Dirt daubers and devotion
With limited finances, the family began the Herculean task of restoring the old mansion. Working room-by-room, making improvements as the money became available, it took the Snows 25 years to complete the work.
One chore from hundreds stands out especially in Melanie Snow’s memory: The dirt dauber nests.
One of the mansion’s distinguishing features is the ornate plaster molding featured throughout the mansion. During the 50 years the mansion lay vacant, dirt daubers have found the plaster molding an idea place to build nests, clay tunnels that affixed the molding like cement.
“You couldn’t use water to soften the nests because it would ruin the molding, too,” Melanie recalled. “So we had to remove them all by hand, using toothbrushes and wooden tooth picks, chipping away at the nests, hundreds and thousands of nests.
“We use to just cry and cry because while all the other children around were out playing, we were there in the house, with toothbrushes and toothpicks, getting rid of those dirt dauber nests.”
The sweat equity and cost of repairs weren’t the only obstacles the Snows faced. Outfitting the large mansion with period-appropriate furnishings was a challenge, too.
Although the Snows had long been antique collectors, “the house swallowed up what antiques we had,” Melanie says.
Again, piece-by-piece, room-by-room, the Snows began assembling furnishings, relying on their expertise in finding bargains at estate-sales and antique-stores.
Robert was 39 years old, his wife, 38, when they began work on the mansion.
Twenty-one years later, their efforts were recognized when Waverley Mansion was destined as National History Landmark in 1973.
Restoration complete, the work continues
While the restoration work on the mansion may have been declared complete 25 years ago, maintaining Waverley is a never-ending commitment.
Without the great income that would normally be required to maintain such a property, the Snows have compensated by doing most of work themselves.
When Donna, the elegant, beautiful matron of the mansion, died suddenly of a heart attack at age 67 in 1991, the work fell to Robert, work which included the massive undertaking of keeping the house painted every eight to 10 years.
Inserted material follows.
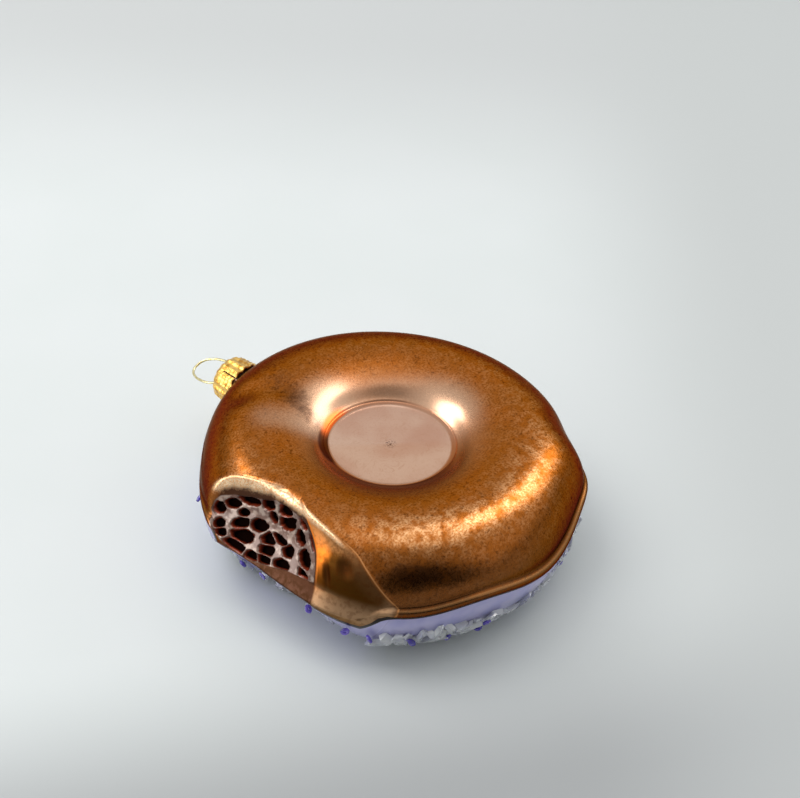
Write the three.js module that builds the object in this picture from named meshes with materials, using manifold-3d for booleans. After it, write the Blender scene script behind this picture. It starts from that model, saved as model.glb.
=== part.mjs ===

Now, as he approaches his 89th birthday, such tasks are well beyond Robert’s ability to perform and the paint job has been put off longer than it should have been.
He spends most of his days sitting on a bench in front of the house, reading history and welcoming visitors (the mansion is open for tours during the weekday). His main company is a docile black lab named Tallulah Barkhead, a impressively fat Chihuahua mix named Spot — who the Snows are “watching” for a friend for three years now — and an assortment of cats and a peacock who regally roams the property.
Hearing loss makes conversations with Robert difficult, but glimpses of incorrigible humor emerge during any visit.
“I want to find me a rich 99-year-old woman,” he says, his eyes sparkling.
Robert lives at Waverley Mansion with Melanie, who has expertly moved into the role of hostess her mother once performed.
Together they are gracious hosts. Even after 50 years, their love for their home is written in their expressions and springs joyously alive in conversation.
She is still a lovely lady, old though Waverley Mansion may be, they say.
Yes, a little makeup is all that is required to restore her to the flower of her youth.